The U.S. is investing heavily in renewable energy and sustainability. Driven by climate policies, tech innovation, and consumer demand, green jobs are among the fastest-growing occupations.

Fastest-growing green jobs for 2026:

  • Wind turbine technician: 60% job growth, median salary $63,941

  • Solar photovoltaic installer: 48% job growth, median salary $56,428

  • Renewable energy technician: 50% job growth, median salary $65,372

  • Climate change analyst: 6% growth, median salary $92,077

  • Environmental engineer: 7% growth, median salary $87,590

What this means for you: Growth in green jobs, incentives for eco-friendly businesses, and changes in fuel and energy costs are all underway. The global renewable energy market is projected to continue growing, with clean energy investments expected to exceed $2 trillion annually by 2030.

Housing Policies Are Impacting Buyers & Renters

Homeownership rates have plateaued at approximately 65% nationally, while nearly three-quarters of households are priced out of buying a median-priced home under standard mortgage terms. In response, bipartisan legislation has been introduced to increase access to homeownership.

The Shared Home Appreciation for Residential Equity (SHARE) Act encourages private capital to invest in shared appreciation mortgages (SAMs) by making the returns tax-exempt. These mortgages carry no interest rate and impose no monthly payment obligations—borrowers agree to give the lender a portion of future home appreciation instead of paying interest.

For example, a family buying a $300,000 home could receive a $60,000 SAM for a down payment. When they sell later for $360,000, they would owe the SAM lender $72,000 (the amount borrowed plus 20% of appreciation). During the years in the home, they benefit from no monthly payments on the SAM and growing home equity.

What this means for you: New assistance programs for buyers are emerging, but rent prices remain under pressure in big cities. The SHARE Act specifically targets families making less than 140% of Area Median Income, helping lower-income and working-class borrowers qualify for conforming first mortgages.

Remote Work & Digital Economy Policies

Remote and hybrid work models have become permanent, and tax rules are adapting. However, most W-2 employees cannot deduct home office expenses on their federal tax returns—the deduction for miscellaneous itemized deductions has been suspended for employees.

Self-employed professionals, freelancers, consultants, independent contractors, and gig economy workers who file Schedule C can deduct home office expenses, internet (business-use portion), equipment, software subscriptions, and utilities.

What this means for you: Remote work opportunities continue to grow, but tax benefits depend entirely on your employment classification. Self-employed workers can claim significant deductions; W-2 employees generally cannot. Some states may offer deductions, and employer accountable reimbursement plans remain an option.
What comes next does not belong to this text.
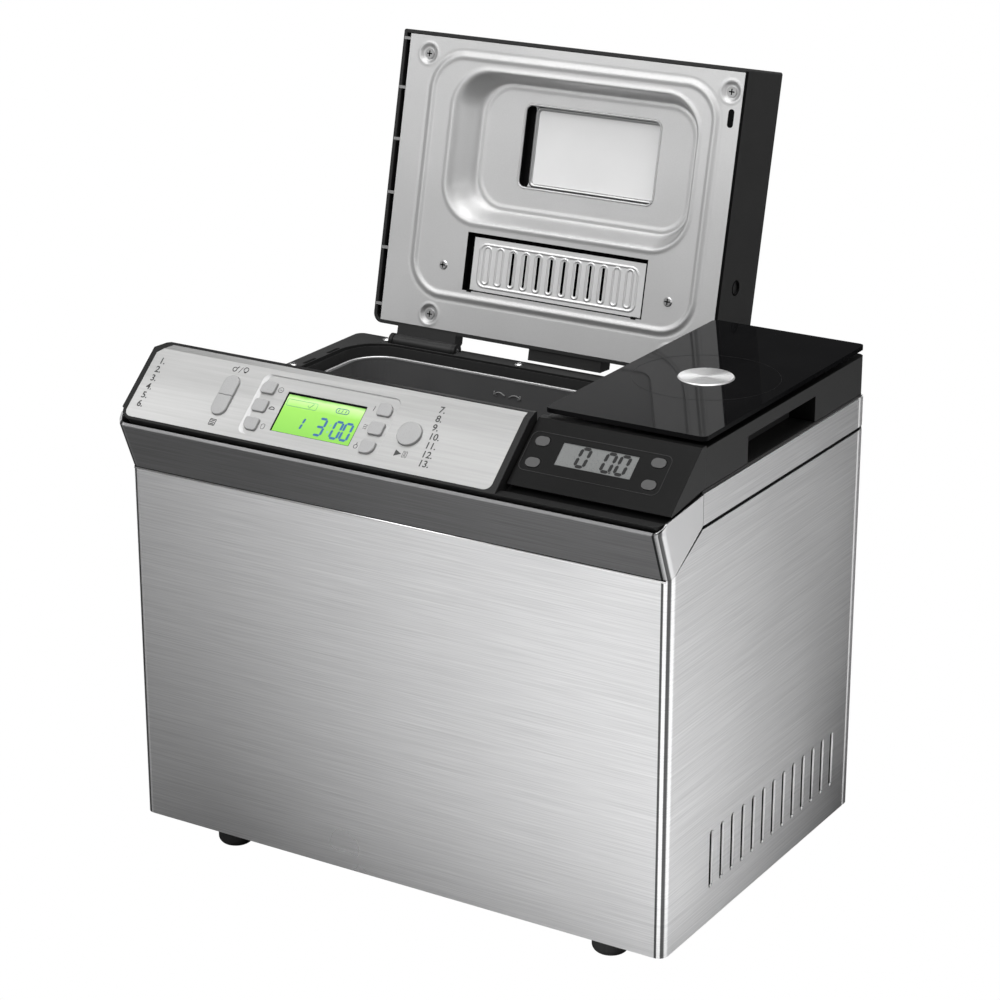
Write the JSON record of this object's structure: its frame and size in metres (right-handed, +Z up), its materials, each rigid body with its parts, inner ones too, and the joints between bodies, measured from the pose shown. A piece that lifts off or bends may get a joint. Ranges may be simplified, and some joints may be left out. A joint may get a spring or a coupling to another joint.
{
  "type": "bread_machine",
  "caption": "Bread machine with an open hinged lid, lift-out pan with kneading paddle, sloped control panel and a lift-off kitchen scale beside the oven",
  "frame": {"origin": "centre of the flat underside of the base plate, 12 mm above the surface the feet stand on", "axes": "+Z up, front faces -Y, +X to the right seen from the front"},
  "size_m": [0.4, 0.3712, 0.4988],
  "materials": {
    "steel": "horizontal brushed stainless steel sheet",
    "dark_steel": "dark brushed steel band",
    "silver_sheet": "satin stamped sheet",
    "faceplate": "fine brushed aluminium faceplate",
    "oven_sheet": "dull oven lining",
    "hardware": "plated screws, pins and wire",
    "cast": "cast aluminium",
    "black_plastic": "fine textured black plastic",
    "deck_plastic": "matte dark grey deck plastic",
    "key_plastic": "silver painted keys",
    "grey_plastic": "grey plastic",
    "rubber": "black rubber",
    "non_stick": "dark non-stick coating",
    "heater_tube": "dark sheathed heater tube",
    "green_lcd": "green backlit display",
    "grey_lcd": "grey display",
    "board": "circuit board",
    "bronze": "sintered bronze",
    "black_glass": "glossy black back-painted glass",
    "smoked_glass": "smoked lid glass",
    "window_glass": "lid window glass"
  },
  "bodies": {
    "machine": {"body_wrap": "steel", "rear_panel": "steel", "base_plate": "black_plastic", "feet": "rubber", "front_band": "dark_steel", "side_strip": "steel", "deck": "deck_plastic", "deck_screws": "hardware", "oven_chamber": "oven_sheet", "oven_legs": "steel", "cord_gland": "black_plastic", "heater": "heater_tube", "temp_sensor": "hardware", "control_housing": "black_plastic", "control_plate": "faceplate", "control_lcd": "green_lcd", "control_board": "board", "power_board": "board", "motor": "cast", "drive_belt": "rubber", "bearing_housing": "cast", "bushes": "bronze", "hinge_brackets": "black_plastic", "hinge_pins": "hardware", "scale_tray": "black_plastic"},
    "lid": {"lid_shell": "black_plastic", "lid_cover": "smoked_glass", "lid_plate": "silver_sheet", "lid_window": "window_glass", "lid_grille": "silver_sheet", "lid_screws": "hardware"},
    "pan": {"bread_pan": "non_stick", "pan_foot": "cast"},
    "pan_bail": {"pan_handle": "hardware"},
    "kneader": {"pan_shaft": "hardware"},
    "paddle": {"paddle": "non_stick"},
    "drive": {"drive_shaft": "hardware", "large_pulley": "black_plastic"},
    "rotor": {"motor_pulley": "hardware"},
    "scale": {"scale_housing": "black_plastic", "scale_base": "black_plastic", "load_cell": "cast", "scale_display": "grey_lcd"},
    "platform": {"scale_glass": "black_glass", "scale_disc": "hardware", "platform_post": "grey_plastic"},
    "battery_door": {"battery_door": "black_plastic"},
    "rocker_up_body": {"rocker_up": "key_plastic"},
    "rocker_down_body": {"rocker_down": "key_plastic"},
    "key_a_body": {"key_a": "key_plastic"},
    "key_b_body": {"key_b": "key_plastic"},
    "key_c_body": {"key_c": "key_plastic"},
    "key_d_body": {"key_d": "key_plastic"},
    "key_e_body": {"key_e": "key_plastic"},
    "key_f_body": {"key_f": "key_plastic"},
    "start_key_body": {"start_key": "key_plastic"},
    "scale_key_a_body": {"scale_key_a": "grey_plastic"},
    "scale_key_b_body": {"scale_key_b": "grey_plastic"},
    "scale_key_c_body": {"scale_key_c": "grey_plastic"},
    "scale_key_d_body": {"scale_key_d": "grey_plastic"}
  },
  "joints": [
    {"name": "lid_hinge", "type": "hinge", "parent": "machine", "child": "lid", "pos_m": [-0.05, 0.1265, 0.273], "axis": [-1, 0, 0], "range_deg": [-102.6, 0]},
    {"name": "pan_lift", "type": "slide", "parent": "machine", "child": "pan", "axis": [0, 0, 1], "range_m": [0, 0.18]},
    {"name": "bail_swing", "type": "hinge", "parent": "pan", "child": "pan_bail", "pos_m": [-0.05, 0.0115, 0.261], "axis": [-1, 0, 0], "range_deg": [0, 180]},
    {"name": "kneader_turn", "type": "hinge", "parent": "pan", "child": "kneader", "pos_m": [-0.05, 0.0115, 0.11], "axis": [0, 0, 1], "continuous": true},
    {"name": "paddle_lift", "type": "slide", "parent": "kneader", "child": "paddle", "axis": [0, 0, 1], "range_m": [0, 0.07]},
    {"name": "drive_turn", "type": "hinge", "parent": "machine", "child": "drive", "pos_m": [-0.05, 0.0115, 0.05], "axis": [0, 0, 1], "continuous": true},
    {"name": "rotor_turn", "type": "hinge", "parent": "machine", "child": "rotor", "pos_m": [0.14, 0.0115, 0.05], "axis": [0, 0, 1], "continuous": true},
    {"name": "scale_lift", "type": "slide", "parent": "machine", "child": "scale", "axis": [0, 0, 1], "range_m": [0, 0.08]},
    {"name": "platform_press", "type": "slide", "parent": "scale", "child": "platform", "axis": [0, 0, -1], "range_m": [0, 0.0005], "stiffness_N_per_m": 30000},
    {"name": "door_slide", "type": "slide", "parent": "scale", "child": "battery_door", "axis": [0, 1, 0], "range_m": [0, 0.006]},
    {"name": "rocker_up_press", "type": "slide", "parent": "machine", "child": "rocker_up_body", "axis": [0, 0.6587, -0.7524], "range_m": [0, 0.0008], "stiffness_N_per_m": 400},
    {"name": "rocker_down_press", "type": "slide", "parent": "machine", "child": "rocker_down_body", "axis": [0, 0.6587, -0.7524], "range_m": [0, 0.0008], "stiffness_N_per_m": 400},
    {"name": "key_a_press", "type": "slide", "parent": "machine", "child": "key_a_body", "axis": [0, 0.6587, -0.7524], "range_m": [0, 0.0008], "stiffness_N_per_m": 400},
    {"name": "key_b_press", "type": "slide", "parent": "machine", "child": "key_b_body", "axis": [0, 0.6587, -0.7524], "range_m": [0, 0.0008], "stiffness_N_per_m": 400},
    {"name": "key_c_press", "type": "slide", "parent": "machine", "child": "key_c_body", "axis": [0, 0.6587, -0.7524], "range_m": [0, 0.0008], "stiffness_N_per_m": 400},
    {"name": "key_d_press", "type": "slide", "parent": "machine", "child": "key_d_body", "axis": [0, 0.6587, -0.7524], "range_m": [0, 0.0008], "stiffness_N_per_m": 400},
    {"name": "key_e_press", "type": "slide", "parent": "machine", "child": "key_e_body", "axis": [0, 0.6587, -0.7524], "range_m": [0, 0.0008], "stiffness_N_per_m": 400},
    {"name": "key_f_press", "type": "slide", "parent": "machine", "child": "key_f_body", "axis": [0, 0.6587, -0.7524], "range_m": [0, 0.0008], "stiffness_N_per_m": 400},
    {"name": "start_key_press", "type": "slide", "parent": "machine", "child": "start_key_body", "axis": [0, 0.6587, -0.7524], "range_m": [0, 0.0008], "stiffness_N_per_m": 400},
    {"name": "scale_key_a_press", "type": "slide", "parent": "scale", "child": "scale_key_a_body", "axis": [0, 0.6414, -0.7672], "range_m": [0, 0.0004], "stiffness_N_per_m": 400},
    {"name": "scale_key_b_press", "type": "slide", "parent": "scale", "child": "scale_key_b_body", "axis": [0, 0.6414, -0.7672], "range_m": [0, 0.0004], "stiffness_N_per_m": 400},
    {"name": "scale_key_c_press", "type": "slide", "parent": "scale", "child": "scale_key_c_body", "axis": [0, 0.6414, -0.7672], "range_m": [0, 0.0004], "stiffness_N_per_m": 400},
    {"name": "scale_key_d_press", "type": "slide", "parent": "scale", "child": "scale_key_d_body", "axis": [0, 0.6414, -0.7672], "range_m": [0, 0.0004], "stiffness_N_per_m": 400}
  ],
  "couplings": [
    {"joint": "kneader_turn", "follows": "drive_turn", "ratio": 1},
    {"joint": "rotor_turn", "follows": "drive_turn", "ratio": 4.6667}
  ]
}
Tax Policies & Income Changes

Thanks to the Working Families Tax Cuts Act, Americans are seeing significantly larger tax refunds. Average refunds are up by nearly 15% per filer, with total tax savings exceeding $2,400 for many taxpayers through provisions including “No Tax on Tips,” “No Tax on Overtime,” “No Tax on Social Security,” and auto loan interest deductions for American-made vehicles.

However, broader tax policy debates continue. The Social Security Trustees have repeatedly warned that the Old Age and Survivors Insurance trust fund is projected to deplete its reserves, with exhaustion expected in 2033. This year, political pressure to address Social Security’s financing challenges will intensify, as Senators elected in 2026 will face the issue during their six-year terms.

What this means for you: Some tax benefits are available for middle-income groups, while increased compliance requirements affect freelancers and online earners. Long-term retirement security remains an unresolved policy challenge.

Key Takeaways

  • U.S. policies in 2026 are focused on technology, skills, and sustainability—with major shifts in immigration favoring highly skilled workers

  • Opportunities are increasing in AI, healthcare, and green energy sectors

  • Cost of living and housing remain major challenges, though gas prices and rents are showing improvement

  • Global workers and students benefit from evolving policies, but competition is intensifying

  • Healthcare access is at a crossroads—premiums are rising while a public option is proposed

  • Remote work is permanent, but tax benefits depend on your employment status

Final Thoughts

The biggest takeaway? U.S. policies are becoming more opportunity-driven but also more competitive. Economic conditions are improving—wages are rising faster than inflation, gas prices are falling, and mortgage rates have dropped. At the same time, healthcare premiums are increasing, immigration has become more expensive for employers, and AI is reshaping the workforce.

If you’re planning to study, work, or invest in the U.S., staying updated with these policy changes can give you a huge advantage. The window for gradual, less disruptive reform on issues like Social Security is narrowing, and 2026 will be a pivotal year for many of these policy directions.

Frequently Asked Questions

Are U.S. immigration policies easier in 2026?
They are more skill-focused, favoring professionals in high-demand sectors, but the new $100,000 fee for overseas hires makes it more expensive for employers. Recent graduates already in the U.S. on student visas have an advantage.

Which sectors are growing due to U.S. policies?
AI, cybersecurity, renewable energy (wind and solar), healthcare, and green construction are all experiencing strong growth.

How do U.S. policies affect global workers?
Remote work opportunities are expanding, but tax benefits are limited for employees. Self-employed workers and freelancers can claim significant deductions for home office expenses.

Is the U.S. economy improving in 2026?
Yes—gas prices are below $3 per gallon, wages are up nearly $1,400 in real terms, mortgage rates are at 2022 lows, and inflation has cooled to 2.4%. The Federal Reserve projects stable GDP growth of 2.4% for 2026.